--- DIRECTION ---
Quote verbatim the span of lines that begins the listing below and closes with the line containing "# Mixing cartridge in the barrel's right end".

**** DATA LINES

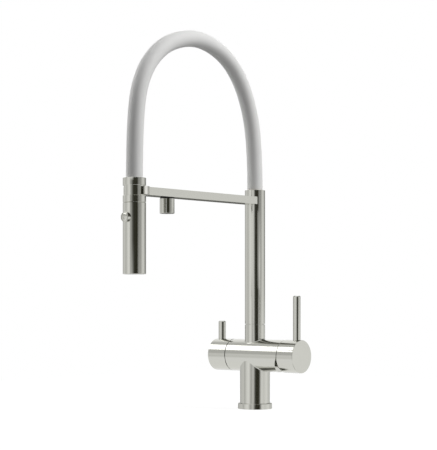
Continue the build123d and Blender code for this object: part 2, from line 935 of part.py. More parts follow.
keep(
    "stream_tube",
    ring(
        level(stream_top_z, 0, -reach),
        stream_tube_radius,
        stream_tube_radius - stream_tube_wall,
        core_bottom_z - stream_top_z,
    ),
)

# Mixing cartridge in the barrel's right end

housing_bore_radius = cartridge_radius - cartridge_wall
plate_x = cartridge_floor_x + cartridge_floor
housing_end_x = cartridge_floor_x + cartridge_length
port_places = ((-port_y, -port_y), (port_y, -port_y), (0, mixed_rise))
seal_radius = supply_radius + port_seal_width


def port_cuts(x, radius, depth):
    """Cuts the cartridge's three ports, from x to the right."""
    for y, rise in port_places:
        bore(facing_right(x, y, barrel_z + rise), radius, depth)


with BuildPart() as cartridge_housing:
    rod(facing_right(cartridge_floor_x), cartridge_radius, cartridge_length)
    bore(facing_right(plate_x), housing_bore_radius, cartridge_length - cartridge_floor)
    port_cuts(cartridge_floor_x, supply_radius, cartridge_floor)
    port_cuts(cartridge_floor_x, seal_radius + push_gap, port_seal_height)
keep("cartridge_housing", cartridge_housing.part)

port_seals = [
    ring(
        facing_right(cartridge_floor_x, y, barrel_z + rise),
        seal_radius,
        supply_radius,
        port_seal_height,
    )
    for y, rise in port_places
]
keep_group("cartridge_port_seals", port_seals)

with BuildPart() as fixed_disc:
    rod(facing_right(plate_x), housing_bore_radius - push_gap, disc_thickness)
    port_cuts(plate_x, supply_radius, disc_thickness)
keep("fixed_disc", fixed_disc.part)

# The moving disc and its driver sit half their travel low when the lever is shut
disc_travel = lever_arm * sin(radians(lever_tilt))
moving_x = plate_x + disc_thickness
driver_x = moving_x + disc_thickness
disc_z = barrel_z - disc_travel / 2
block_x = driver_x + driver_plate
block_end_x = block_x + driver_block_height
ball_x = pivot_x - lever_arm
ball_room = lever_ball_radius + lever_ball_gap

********

--- FINAL RESULT ---
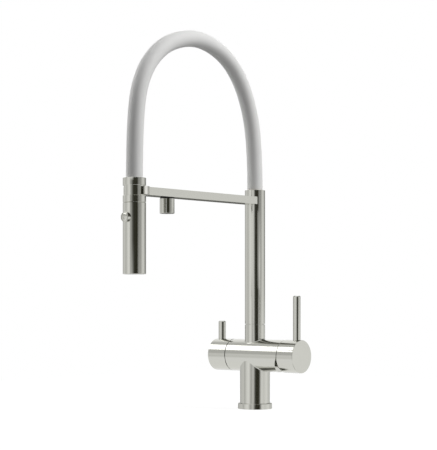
Continue the build123d and Blender code for this object: part 2, from line 935 of part.py. More parts follow.
keep(
    "stream_tube",
    ring(
        level(stream_top_z, 0, -reach),
        stream_tube_radius,
        stream_tube_radius - stream_tube_wall,
        core_bottom_z - stream_top_z,
    ),
)

# Mixing cartridge in the barrel's right end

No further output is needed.